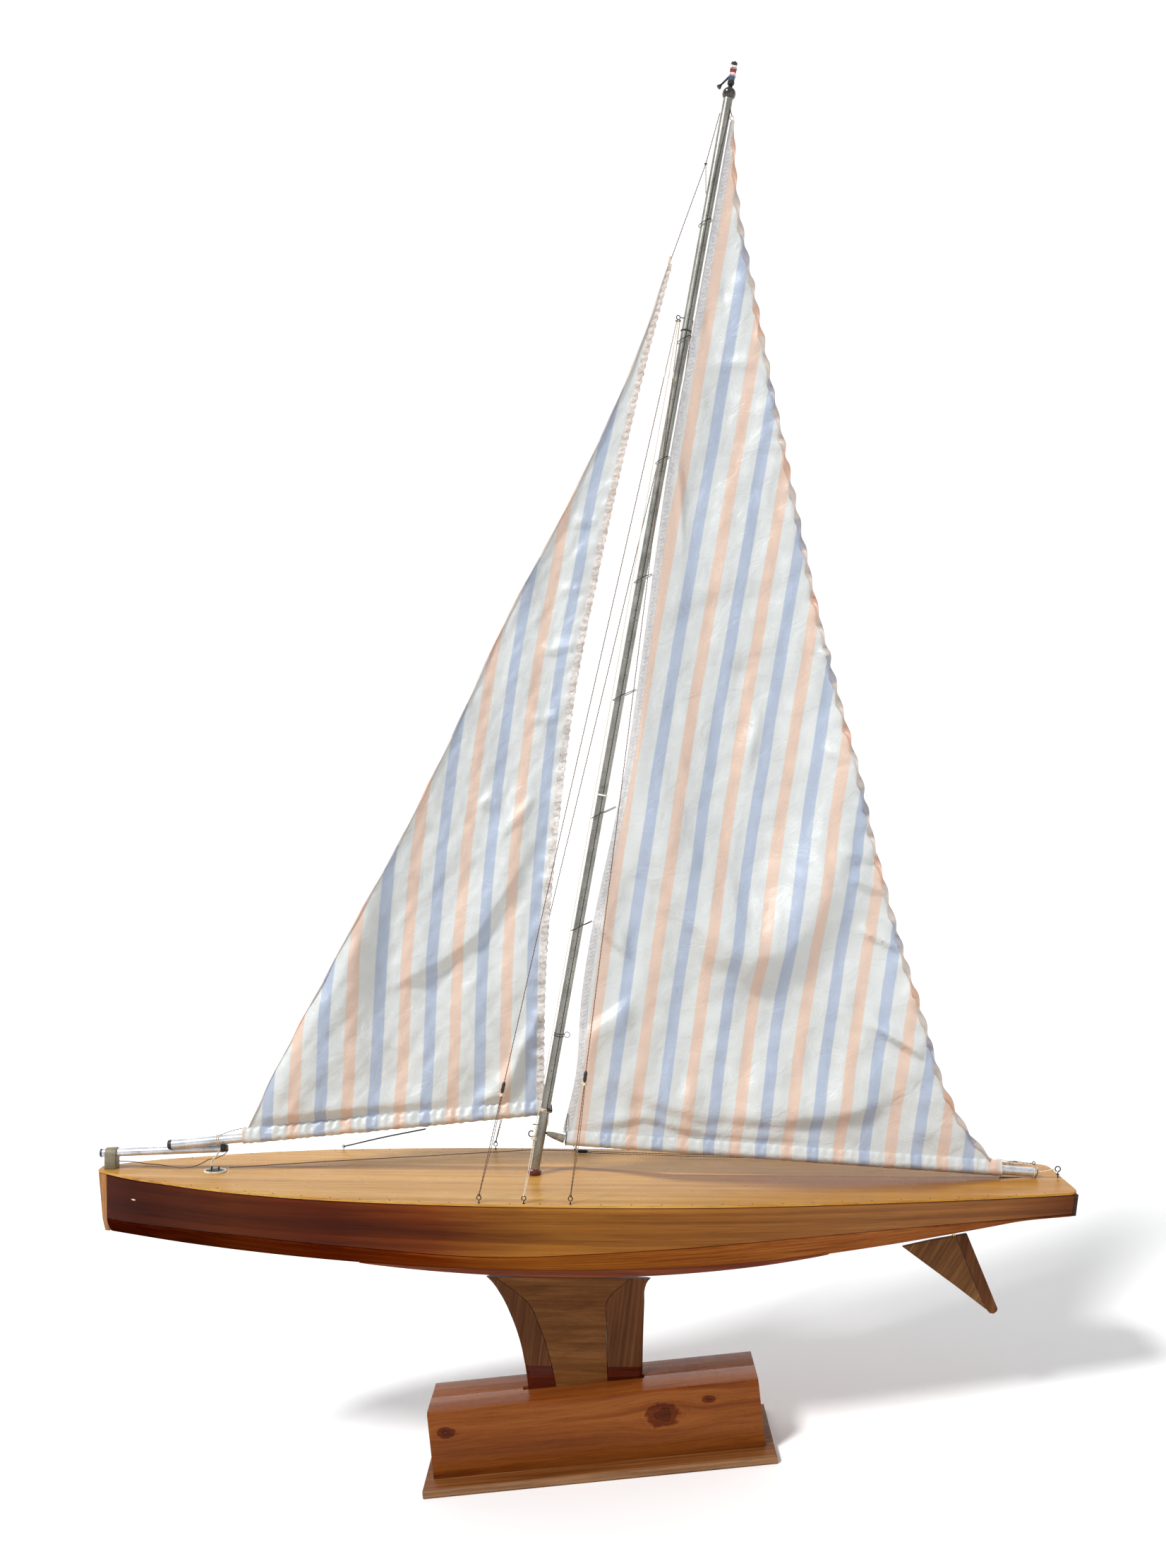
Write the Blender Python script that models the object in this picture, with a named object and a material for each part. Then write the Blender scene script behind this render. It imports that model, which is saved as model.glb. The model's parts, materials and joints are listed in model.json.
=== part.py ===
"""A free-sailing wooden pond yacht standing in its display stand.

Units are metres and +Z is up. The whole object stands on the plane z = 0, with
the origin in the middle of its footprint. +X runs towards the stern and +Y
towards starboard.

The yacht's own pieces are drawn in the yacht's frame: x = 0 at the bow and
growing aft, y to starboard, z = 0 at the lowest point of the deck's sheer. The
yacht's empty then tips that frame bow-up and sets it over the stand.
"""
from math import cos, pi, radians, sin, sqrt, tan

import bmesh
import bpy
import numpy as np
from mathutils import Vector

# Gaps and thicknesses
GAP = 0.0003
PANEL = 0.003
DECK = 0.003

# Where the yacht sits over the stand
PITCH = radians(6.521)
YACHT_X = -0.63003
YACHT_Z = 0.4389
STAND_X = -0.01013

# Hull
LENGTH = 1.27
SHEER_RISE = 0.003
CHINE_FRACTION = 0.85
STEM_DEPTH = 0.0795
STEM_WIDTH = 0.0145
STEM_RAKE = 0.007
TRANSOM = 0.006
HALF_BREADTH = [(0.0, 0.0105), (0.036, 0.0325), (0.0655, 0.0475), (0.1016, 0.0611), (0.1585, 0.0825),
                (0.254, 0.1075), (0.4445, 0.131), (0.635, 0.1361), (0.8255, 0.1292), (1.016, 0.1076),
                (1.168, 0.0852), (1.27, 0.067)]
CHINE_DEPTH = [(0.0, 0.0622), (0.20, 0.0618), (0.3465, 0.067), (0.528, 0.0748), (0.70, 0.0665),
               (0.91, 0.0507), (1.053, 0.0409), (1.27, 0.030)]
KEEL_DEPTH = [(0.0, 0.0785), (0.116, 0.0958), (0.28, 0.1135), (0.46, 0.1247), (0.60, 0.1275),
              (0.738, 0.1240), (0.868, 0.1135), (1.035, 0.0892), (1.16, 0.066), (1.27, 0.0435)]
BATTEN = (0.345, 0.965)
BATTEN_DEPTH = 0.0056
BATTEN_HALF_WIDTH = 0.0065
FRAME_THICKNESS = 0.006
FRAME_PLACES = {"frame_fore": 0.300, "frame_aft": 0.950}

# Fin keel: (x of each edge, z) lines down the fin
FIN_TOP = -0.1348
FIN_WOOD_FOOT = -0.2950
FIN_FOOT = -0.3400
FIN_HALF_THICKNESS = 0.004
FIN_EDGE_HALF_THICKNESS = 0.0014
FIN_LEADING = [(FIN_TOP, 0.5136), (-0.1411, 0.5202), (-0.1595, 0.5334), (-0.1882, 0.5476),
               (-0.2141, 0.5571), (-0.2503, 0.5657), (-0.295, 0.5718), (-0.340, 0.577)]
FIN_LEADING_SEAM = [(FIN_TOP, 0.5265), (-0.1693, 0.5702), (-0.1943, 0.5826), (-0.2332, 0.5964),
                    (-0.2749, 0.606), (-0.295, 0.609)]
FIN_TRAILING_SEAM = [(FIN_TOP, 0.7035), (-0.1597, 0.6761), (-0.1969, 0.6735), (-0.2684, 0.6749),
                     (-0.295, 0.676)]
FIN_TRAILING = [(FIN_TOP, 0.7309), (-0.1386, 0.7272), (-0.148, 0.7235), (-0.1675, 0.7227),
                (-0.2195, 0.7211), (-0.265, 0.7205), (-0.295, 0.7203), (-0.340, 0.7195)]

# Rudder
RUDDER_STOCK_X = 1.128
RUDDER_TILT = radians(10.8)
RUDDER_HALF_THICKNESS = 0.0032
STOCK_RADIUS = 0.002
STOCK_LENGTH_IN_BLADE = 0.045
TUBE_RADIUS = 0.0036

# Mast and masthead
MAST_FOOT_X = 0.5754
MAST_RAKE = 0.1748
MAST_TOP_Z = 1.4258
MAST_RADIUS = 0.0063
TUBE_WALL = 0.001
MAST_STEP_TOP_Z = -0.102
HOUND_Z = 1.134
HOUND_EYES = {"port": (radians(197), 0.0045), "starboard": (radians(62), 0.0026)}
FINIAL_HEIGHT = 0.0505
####
= CHALLENGE =
Write out the full listing, keeping every line exactly as it is.

= COMPLETE ANSWER =
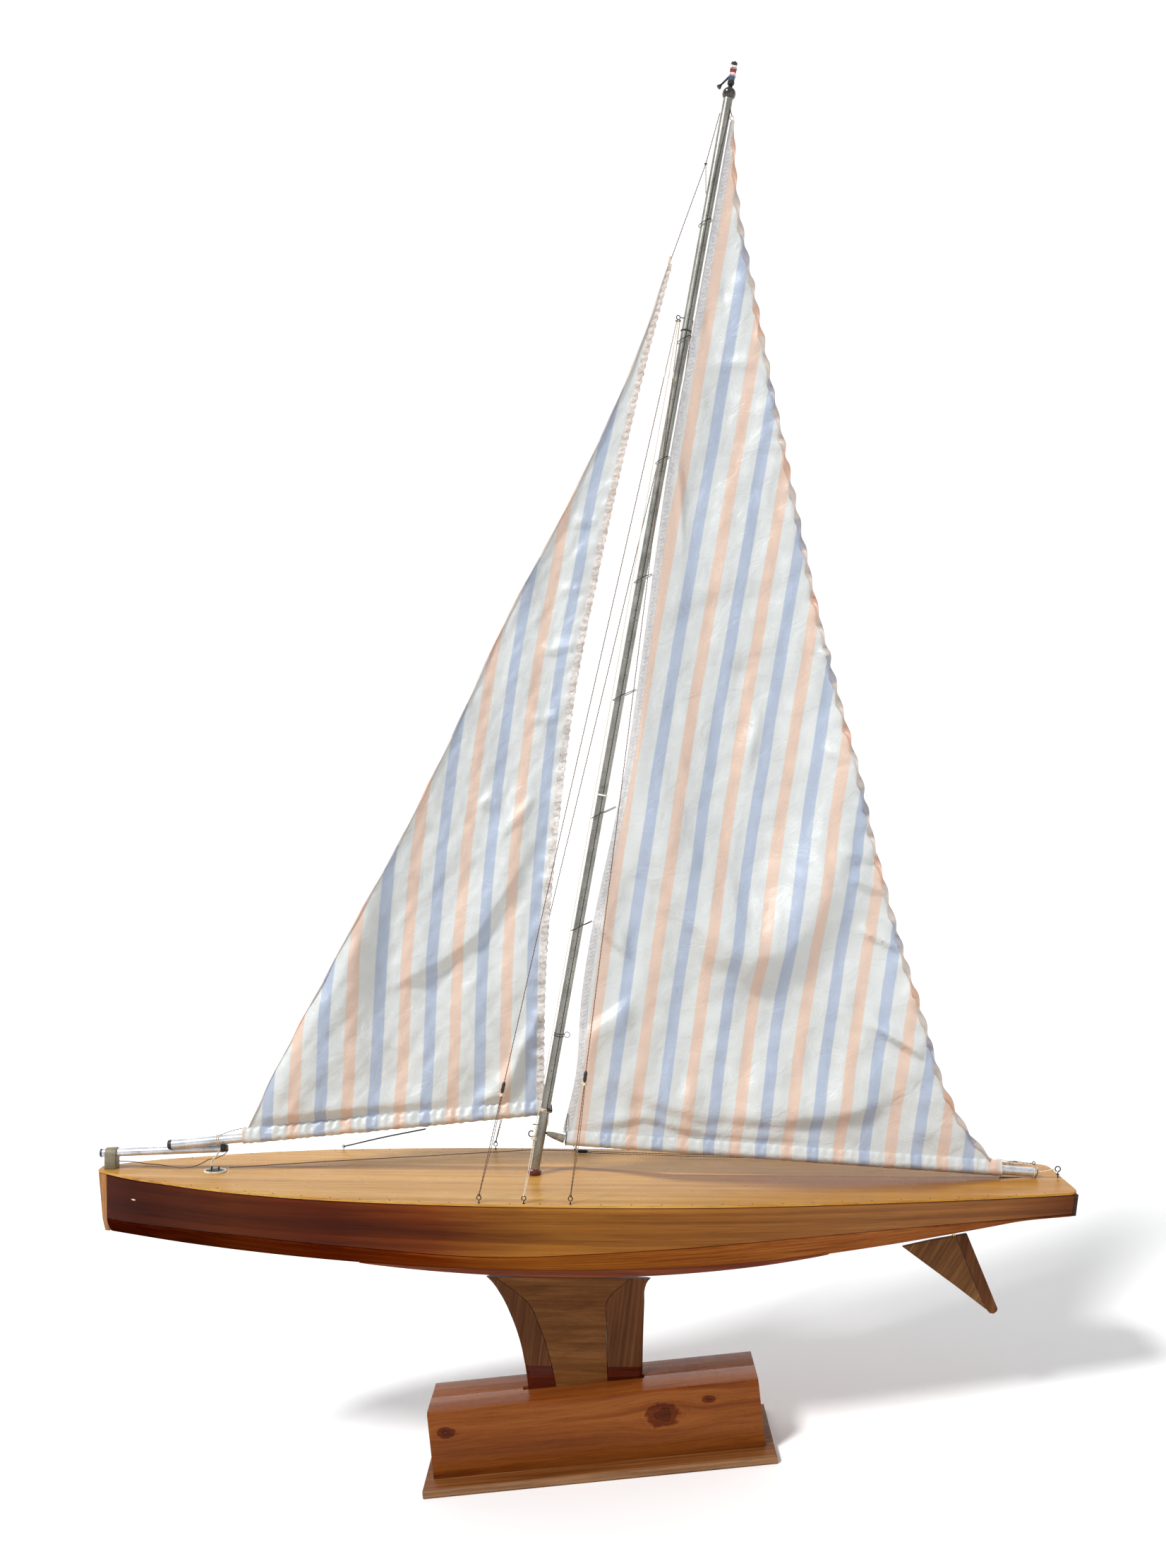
Write the Blender Python script that models the object in this picture, with a named object and a material for each part. Then write the Blender scene script behind this render. It imports that model, which is saved as model.glb. The model's parts, materials and joints are listed in model.json.
=== part.py ===
"""A free-sailing wooden pond yacht standing in its display stand.

Units are metres and +Z is up. The whole object stands on the plane z = 0, with
the origin in the middle of its footprint. +X runs towards the stern and +Y
towards starboard.

The yacht's own pieces are drawn in the yacht's frame: x = 0 at the bow and
growing aft, y to starboard, z = 0 at the lowest point of the deck's sheer. The
yacht's empty then tips that frame bow-up and sets it over the stand.
"""
from math import cos, pi, radians, sin, sqrt, tan

import bmesh
import bpy
import numpy as np
from mathutils import Vector

# Gaps and thicknesses
GAP = 0.0003
PANEL = 0.003
DECK = 0.003

# Where the yacht sits over the stand
PITCH = radians(6.521)
YACHT_X = -0.63003
YACHT_Z = 0.4389
STAND_X = -0.01013

# Hull
LENGTH = 1.27
SHEER_RISE = 0.003
CHINE_FRACTION = 0.85
STEM_DEPTH = 0.0795
STEM_WIDTH = 0.0145
STEM_RAKE = 0.007
TRANSOM = 0.006
HALF_BREADTH = [(0.0, 0.0105), (0.036, 0.0325), (0.0655, 0.0475), (0.1016, 0.0611), (0.1585, 0.0825),
                (0.254, 0.1075), (0.4445, 0.131), (0.635, 0.1361), (0.8255, 0.1292), (1.016, 0.1076),
                (1.168, 0.0852), (1.27, 0.067)]
CHINE_DEPTH = [(0.0, 0.0622), (0.20, 0.0618), (0.3465, 0.067), (0.528, 0.0748), (0.70, 0.0665),
               (0.91, 0.0507), (1.053, 0.0409), (1.27, 0.030)]
KEEL_DEPTH = [(0.0, 0.0785), (0.116, 0.0958), (0.28, 0.1135), (0.46, 0.1247), (0.60, 0.1275),
              (0.738, 0.1240), (0.868, 0.1135), (1.035, 0.0892), (1.16, 0.066), (1.27, 0.0435)]
BATTEN = (0.345, 0.965)
BATTEN_DEPTH = 0.0056
BATTEN_HALF_WIDTH = 0.0065
FRAME_THICKNESS = 0.006
FRAME_PLACES = {"frame_fore": 0.300, "frame_aft": 0.950}

# Fin keel: (x of each edge, z) lines down the fin
FIN_TOP = -0.1348
FIN_WOOD_FOOT = -0.2950
FIN_FOOT = -0.3400
FIN_HALF_THICKNESS = 0.004
FIN_EDGE_HALF_THICKNESS = 0.0014
FIN_LEADING = [(FIN_TOP, 0.5136), (-0.1411, 0.5202), (-0.1595, 0.5334), (-0.1882, 0.5476),
               (-0.2141, 0.5571), (-0.2503, 0.5657), (-0.295, 0.5718), (-0.340, 0.577)]
FIN_LEADING_SEAM = [(FIN_TOP, 0.5265), (-0.1693, 0.5702), (-0.1943, 0.5826), (-0.2332, 0.5964),
                    (-0.2749, 0.606), (-0.295, 0.609)]
FIN_TRAILING_SEAM = [(FIN_TOP, 0.7035), (-0.1597, 0.6761), (-0.1969, 0.6735), (-0.2684, 0.6749),
                     (-0.295, 0.676)]
FIN_TRAILING = [(FIN_TOP, 0.7309), (-0.1386, 0.7272), (-0.148, 0.7235), (-0.1675, 0.7227),
                (-0.2195, 0.7211), (-0.265, 0.7205), (-0.295, 0.7203), (-0.340, 0.7195)]

# Rudder
RUDDER_STOCK_X = 1.128
RUDDER_TILT = radians(10.8)
RUDDER_HALF_THICKNESS = 0.0032
STOCK_RADIUS = 0.002
STOCK_LENGTH_IN_BLADE = 0.045
TUBE_RADIUS = 0.0036

# Mast and masthead
MAST_FOOT_X = 0.5754
MAST_RAKE = 0.1748
MAST_TOP_Z = 1.4258
MAST_RADIUS = 0.0063
TUBE_WALL = 0.001
MAST_STEP_TOP_Z = -0.102
HOUND_Z = 1.134
HOUND_EYES = {"port": (radians(197), 0.0045), "starboard": (radians(62), 0.0026)}
FINIAL_HEIGHT = 0.0505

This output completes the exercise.